Section 1(1) provides:

“It is the duty of the Secretary of State to ensure that the target for official development assistance (referred to in this Act as “ODA”) to amount to 0.7% of gross national income (in this Act referred to as “the 0.7% target”) is met by the United Kingdom in the year 2015 and each subsequent calendar year.”

Section 1(1) is subject to wide wide exceptions in section 2(3):

“(a) economic circumstances and, in particular, any substantial change in gross national income;

(b) fiscal circumstances and, in particular, the likely impact of meeting the target on taxation, public spending and public borrowing;

(c) circumstances arising outside the United Kingdom.”

In view of these exceptions, the section 1 cannot be called ‘absolute’.

*

To take advantage of an exception, the government has to lay a statement before parliament.

This is set out in section 2 of the act, which – of course – as much a part of the legislation as section 1.

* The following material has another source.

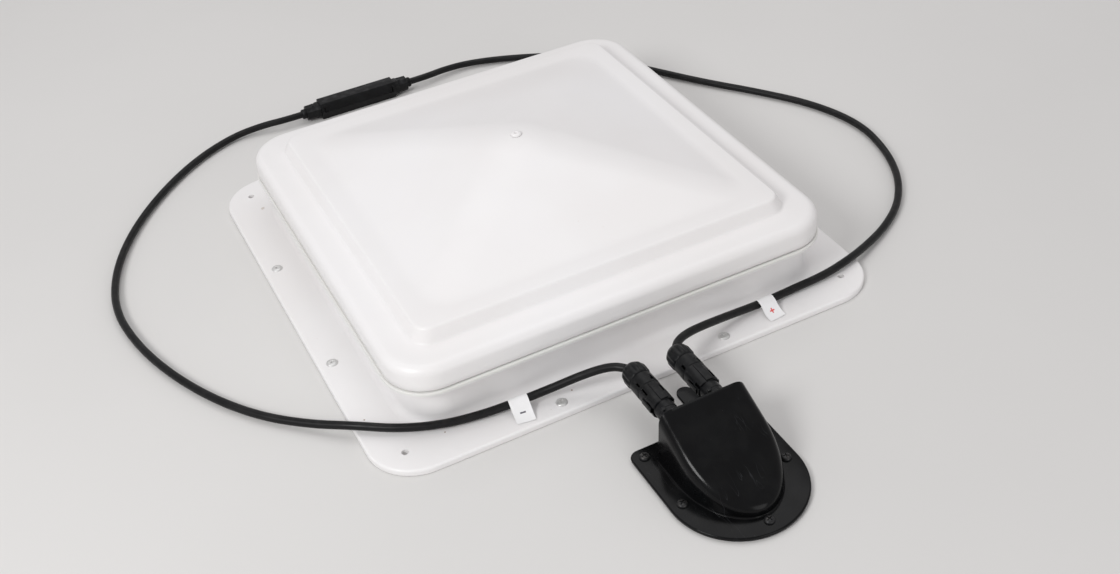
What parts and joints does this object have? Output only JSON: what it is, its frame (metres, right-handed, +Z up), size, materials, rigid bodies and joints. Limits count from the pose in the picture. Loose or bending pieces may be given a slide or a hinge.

And that is what the government did yesterday – the statement is here, and it states:

‘The government will continue to act compatibly with the International Development (Official Development Assistance Target) Act 2015, under which accountability is to Parliament. The Secretary of State will lay a statement in Parliament in accordance with section 2 of the Act in relation to each calendar year in which the government does not spend 0.7% GNI on ODA.’

*

The legal problem with the international aid cut is not directly with what the government did – for they have complied with the act.

The problem is with the sloppy drafting of the legislation, which makes the target obligation nothing more than a nice-to-have.

The public understanding of law is a valuable but fragile thing and such misleading comments undermine the public understanding of law.

The correct response to sloppy legislation is not sloppy commentary.

*

As a post script, even the section 2 exceptions do not really matter as section 3 explicitly robs the entire duty of any legal usefulness whatsoever:

“(1) The only means of securing accountability in relation to the duty in section 1 is that established by the provision in section 2 for the laying of a statement before Parliament.

(2) Accordingly, the fact that the duty in section 1 has not been, or will or may not be, complied with does not affect the lawfulness of anything done, or omitted to be done, by any person.”

What a useless piece of legislation.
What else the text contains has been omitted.